Bersani promuove timidamente un interesse generale con parziali correzioni dei provvedimenti montiani. Berlusconi spavaldamente difende l’utile particolare con riduzioni del carico fiscale. Grillo ferocemente polemizza con il sistema politico e propone a suo modo possibili riforme.
Concordo con le riflessioni di Roberto Benigni: 1) i due nemici della Costituzione sono il disinteresse alla politica e il cattivo esercizio del voto; 2) bisogna amare la politica perché disprezzarla è come disprezzare se stessi. Allora proprio per l’amore che nutro verso me stesso e per espletare un buon esercizio del voto mi domando se sia opportuno sostenere un centro sinistra bersaniano che promette un qualche miglioramento nel futuro; oppure un centro destra berlusconiano che propaganda un certo benessere nel presente. C’è una differenza; ma purtroppo è labile non essendo ancora dichiarato, da entrambi gli schieramenti, quale rapporto deve intercorrere tra la finanza e la politica.
Sinceramente il deus ex macchina (sia esso il serio Monti che incassa il placet dell’Osservatore Romano, o il provocatorio Grillo che piace all’antisistema) non mi appassiona. Occorre un organico e non nebuloso progetto per il bene comune, che tenga conto di una riduzione adeguata della tassazione del lavoro dipendente e di uno sviluppo delle opere pubbliche, allo scopo di promuovere le persone svantaggiate. Oppure l’utile particolare immediato è destinato legittimamente a prevalere.

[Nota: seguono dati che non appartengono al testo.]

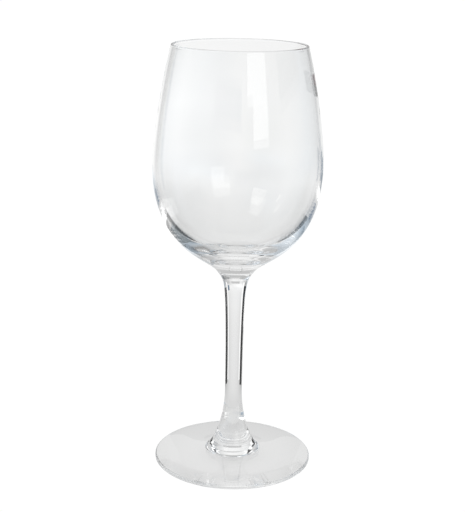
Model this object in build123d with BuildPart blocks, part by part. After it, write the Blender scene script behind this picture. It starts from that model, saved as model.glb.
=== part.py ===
"""Stemmed wine glass, about 215 mm tall, in clear glass.

Three gathers of glass are fused hot, face to face: the foot, the stem and the bowl. The stem opens
into a bell where it stands on the foot, and into a flare where it carries the bowl. A small label
is stuck on the outside of the bowl, below the rim. All sizes are in millimetres. +Z is up, and the
origin is the centre of the foot's resting plane.
"""

import os
from math import cos, radians, sin

from build123d import *

# Overall sizes
HEIGHT = 215.4
RIM_RADIUS = 33.4
BELLY_RADIUS = 42.4
BELLY_HEIGHT = 157.0
FOOT_RADIUS = 40.6

# Bowl: it leans in towards the rim, and its wall thickens downwards to a heavy base.
# A pull is how far a curve runs straight out of its end point before it bends away.
RIM_WALL = 1.4
RIM_LEAN = 14.5
RIM_PULL = 15.0
BELLY_WALL = 2.0
BELLY_PULL_UP = 14.8
BELLY_PULL_DOWN = 42.8
FLOOR_HEIGHT = 112.1
FLOOR_PULL = 33.5
INNER_BELLY_PULL_DOWN = 18.0

# Throat: the ring where the bowl is fused to the stem's flare
THROAT_RADIUS = 9.6
THROAT_HEIGHT = 102.0
THROAT_SLOPE = 54.0
THROAT_PULL_UP = 10.2
THROAT_PULL_DOWN = 4.4

# Stem: from the neck under the flare it tapers slowly to the waist, then opens into the bell
NECK_RADIUS = 5.2
NECK_HEIGHT = 87.0
NECK_LEAN = 3.0
NECK_PULL_UP = 10.7
NECK_PULL_DOWN = 14.0
WAIST_RADIUS = 4.4
WAIST_HEIGHT = 38.0
WAIST_PULL_UP = 18.0
WAIST_PULL_DOWN = 16.4

# Bell: the ring where the stem is fused to the foot. The foot's side leaves it on a flatter
# slope than the bell's, so there is a crease all round.
BELL_RADIUS = 12.1
BELL_HEIGHT = 7.6
BELL_SLOPE = 53.0
BELL_PULL_UP = 4.3
CREASE_SLOPE = 28.0
CREASE_PULL = 1.4

# Foot: a thin plate that rises to the bell, over a shallow hollow inside its resting ring
HUB_RADIUS = 14.8
HUB_HEIGHT = 5.6
HUB_SLOPE = 10.5
HUB_PULL_IN = 1.2
HUB_PULL_OUT = 10.5
EDGE_THICKNESS = 2.2
EDGE_SLOPE = 7.0
EDGE_PULL = 9.0
EDGE_ROUND = 0.9
REST_INNER_RADIUS = 35.5
HOLLOW_HEIGHT = 2.6
HOLLOW_PULL = 17.0

# Label: a rounded rectangle of film that follows the bowl
LABEL_WIDTH = 22.0
LABEL_HEIGHT = 10.5
LABEL_THICKNESS = 0.15
LABEL_CORNER = 0.8
LABEL_MIDDLE_HEIGHT = 197.0
LABEL_TURN = 5.0


def step(point, distance, angle):
    """The point that lies a distance from another, at an angle above the horizontal."""
    run = distance * cos(radians(angle))
    rise = distance * sin(radians(angle))
    return (point[0] + run, point[1] + rise)


# Points of the section, as (radius, height), and the control points of the bowl's upper outside
rim = (RIM_RADIUS, HEIGHT - RIM_WALL / 2)
inner_rim = (RIM_RADIUS - RIM_WALL, HEIGHT - RIM_WALL / 2)
belly = (BELLY_RADIUS, BELLY_HEIGHT)
inner_belly = (BELLY_RADIUS - BELLY_WALL, BELLY_HEIGHT)
throat = (THROAT_RADIUS, THROAT_HEIGHT)
neck = (NECK_RADIUS, NECK_HEIGHT)
waist = (WAIST_RADIUS, WAIST_HEIGHT)
bell = (BELL_RADIUS, BELL_HEIGHT)
hub = (HUB_RADIUS, HUB_HEIGHT)
edge_top = (FOOT_RADIUS, EDGE_THICKNESS)
edge_bottom = (FOOT_RADIUS, 0)
upper_wall = (
    belly,
    step(belly, BELLY_PULL_UP, 90),
    step(rim, RIM_PULL, RIM_LEAN - 90),
    rim,
)

with BuildPart() as bowl:
    with BuildSketch(Plane.XZ):
        with BuildLine():
            Line((0, THROAT_HEIGHT), throat)
            Bezier(
                throat,
                step(throat, THROAT_PULL_UP, THROAT_SLOPE),
                step(belly, BELLY_PULL_DOWN, -90),
                belly,
            )
            Bezier(*upper_wall)
            ThreePointArc(rim, (RIM_RADIUS - RIM_WALL / 2, HEIGHT), inner_rim)
            Bezier(
                inner_rim,
                step(inner_rim, RIM_PULL, RIM_LEAN - 90),
                step(inner_belly, BELLY_PULL_UP, 90),
                inner_belly,
            )
            Bezier(
                inner_belly,
                step(inner_belly, INNER_BELLY_PULL_DOWN, -90),
                (FLOOR_PULL, FLOOR_HEIGHT),
                (0, FLOOR_HEIGHT),
            )
            Line((0, FLOOR_HEIGHT), (0, THROAT_HEIGHT))
        make_face()
    revolve(axis=Axis.Z)

with BuildPart() as stem:
    with BuildSketch(Plane.XZ):
        with BuildLine():
            Line((0, BELL_HEIGHT), bell)
            Bezier(
                bell,
                step(bell, BELL_PULL_UP, 180 - BELL_SLOPE),
                step(waist, WAIST_PULL_DOWN, -90),
                waist,
            )
            Bezier(
                waist,
                step(waist, WAIST_PULL_UP, 90),
                step(neck, NECK_PULL_DOWN, -90 - NECK_LEAN),
                neck,
            )
            Bezier(
                neck,
                step(neck, NECK_PULL_UP, 90 - NECK_LEAN),
                step(throat, THROAT_PULL_DOWN, THROAT_SLOPE - 180),
                throat,
            )
            Line(throat, (0, THROAT_HEIGHT))
            Line((0, THROAT_HEIGHT), (0, BELL_HEIGHT))
        make_face()
    revolve(axis=Axis.Z)

with BuildPart() as foot:
    with BuildSketch(Plane.XZ) as foot_section:
        with BuildLine():
            Line((0, BELL_HEIGHT), bell)
            Bezier(
                bell,
                step(bell, CREASE_PULL, -CREASE_SLOPE),
                step(hub, HUB_PULL_IN, 180 - HUB_SLOPE),
                hub,
            )
            Bezier(
                hub,
                step(hub, HUB_PULL_OUT, -HUB_SLOPE),
                step(edge_top, EDGE_PULL, 180 - EDGE_SLOPE),
                edge_top,
            )
            Line(edge_top, edge_bottom)
            Line(edge_bottom, (REST_INNER_RADIUS, 0))
            Bezier(
                (REST_INNER_RADIUS, 0),
                (REST_INNER_RADIUS - HOLLOW_PULL, 0),
                (HOLLOW_PULL, HOLLOW_HEIGHT),
                (0, HOLLOW_HEIGHT),
            )
            Line((0, HOLLOW_HEIGHT), (0, BELL_HEIGHT))
        make_face()
        fillet(foot_section.vertices().sort_by(Axis.X)[-2:], radius=EDGE_ROUND)
    revolve(axis=Axis.Z)

# The label is cut from a skin that lies on the bowl's upper outside
skin = [(radius + LABEL_THICKNESS, height) for radius, height in upper_wall]
label_front = Plane(
    origin=(0, 0, LABEL_MIDDLE_HEIGHT),
    x_dir=(-sin(radians(LABEL_TURN)), cos(radians(LABEL_TURN)), 0),
    z_dir=(cos(radians(LABEL_TURN)), sin(radians(LABEL_TURN)), 0),
)
with BuildPart() as label:
    with BuildSketch(Plane.XZ):
        with BuildLine():
            Bezier(*upper_wall)
            Bezier(*skin)
            Line(upper_wall[0], skin[0])
            Line(upper_wall[-1], skin[-1])
        make_face()
    revolve(axis=Axis.Z)
    with BuildSketch(label_front):
        RectangleRounded(LABEL_WIDTH, LABEL_HEIGHT, LABEL_CORNER)
    extrude(amount=BELLY_RADIUS, mode=Mode.INTERSECT)

os.makedirs("parts", exist_ok=True)
for name, piece in (("bowl", bowl), ("stem", stem), ("foot", foot), ("label", label)):
    piece.part.label = name
    export_step(piece.part, f"parts/{name}.step")
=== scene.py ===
"""A stemmed wine glass in clear glass, with a small plain label, in a bright studio.

Lengths are in metres. +Z is up and the origin is the centre of the foot's resting plane. The bowl,
the stem and the foot are sections that are spun around the axis. A section is a chain of curves: a
"pull" is how far a curve runs straight out of its end point before it bends away.
"""

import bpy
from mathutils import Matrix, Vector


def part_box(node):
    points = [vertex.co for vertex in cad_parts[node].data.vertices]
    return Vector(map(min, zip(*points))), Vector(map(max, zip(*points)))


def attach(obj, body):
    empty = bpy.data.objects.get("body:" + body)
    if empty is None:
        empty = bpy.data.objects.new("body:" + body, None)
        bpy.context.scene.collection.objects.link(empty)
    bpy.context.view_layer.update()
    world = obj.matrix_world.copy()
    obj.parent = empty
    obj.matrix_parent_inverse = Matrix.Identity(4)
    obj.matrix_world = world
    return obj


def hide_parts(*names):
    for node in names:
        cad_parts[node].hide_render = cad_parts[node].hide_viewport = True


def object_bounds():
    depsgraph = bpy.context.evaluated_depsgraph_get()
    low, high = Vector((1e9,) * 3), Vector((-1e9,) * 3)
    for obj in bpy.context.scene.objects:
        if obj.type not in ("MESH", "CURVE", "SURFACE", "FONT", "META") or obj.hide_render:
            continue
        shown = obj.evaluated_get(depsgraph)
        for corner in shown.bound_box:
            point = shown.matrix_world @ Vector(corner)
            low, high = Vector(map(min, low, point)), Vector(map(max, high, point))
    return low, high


bl_info = {
    "name": "Wine Glass",
    "version": (1, 0, 0),
    "blender": (4, 5, 0),
    "location": "View3D > Sidebar > Wine Glass",
    "description": "Makes a stemmed wine glass and the studio that it stands in",
    "category": "Object",
}

import functools
import math

import bmesh
import bpy
from mathutils import Matrix, Vector
from mathutils.bvhtree import BVHTree

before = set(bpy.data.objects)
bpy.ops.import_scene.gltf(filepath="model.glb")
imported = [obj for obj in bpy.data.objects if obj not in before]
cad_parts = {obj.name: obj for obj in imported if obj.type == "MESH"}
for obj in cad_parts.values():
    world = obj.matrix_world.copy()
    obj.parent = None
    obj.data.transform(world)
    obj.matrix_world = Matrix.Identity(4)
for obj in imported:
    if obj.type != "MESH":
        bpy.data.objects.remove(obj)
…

Personalmente, magari turandomi il naso, opererò così.
Difficile non concordare con Corrado Passera che a proposito di Monti ha detto che «si è persa una grande occasione» perché credeva «al progetto di una lista unica sia alla Camera che al Senato». In effetti, una lista unica avrebbe coagulato più facilmente il voto liberale e centrista, con l’attrazione anche degli scontenti Pdl e Pd, privando inoltre l’elettore di capilista come Fini e Casini, che furono berlusconiani e responsabili delle non brillanti responsabilità della prima e seconda Repubblica.
Per la seconda settimana di seguito sono «costretto» (lo dico ovviamente tra virgolette) a rispondere a lettere su Mario Monti e dintorni, segno evidente che l’argomento interessa. Nel numero scorso avevo detto che Monti, come «tecnico», è il frutto del fallimento dei partiti, che ha fatto quello che i partiti non sono stati in grado di fare e che ha ridato dignità alla politica e al nostro Paese. Ne sono ancora convinto, anche se la sua «salita» in politica (e quindi il suo non essere più «tecnico») lo ha già portato a usare toni non sempre condivisibili nei confronti degli avversari, ma anche dei possibili futuri alleati. Resta comunque, quella di Monti, una «salita» in politica coraggiosa, da seguire con attenzione. E se le «benedizioni» arrivano da «autorevoli esponenti cattolici» non ci vedo niente di male, purché si tratti di laici. In quanto alla mancata lista unica non c’è dubbio che anche tra i cosiddetti «centristi» abbiano prevalso logiche vecchie, che sembrano resistere in tutti gli schieramenti. Basti pensare al Sel di Vendola che proprio qui in Toscana, prima di fare marcia indietro, aveva imposto i capilista facendosi beffe dei risultati delle primarie.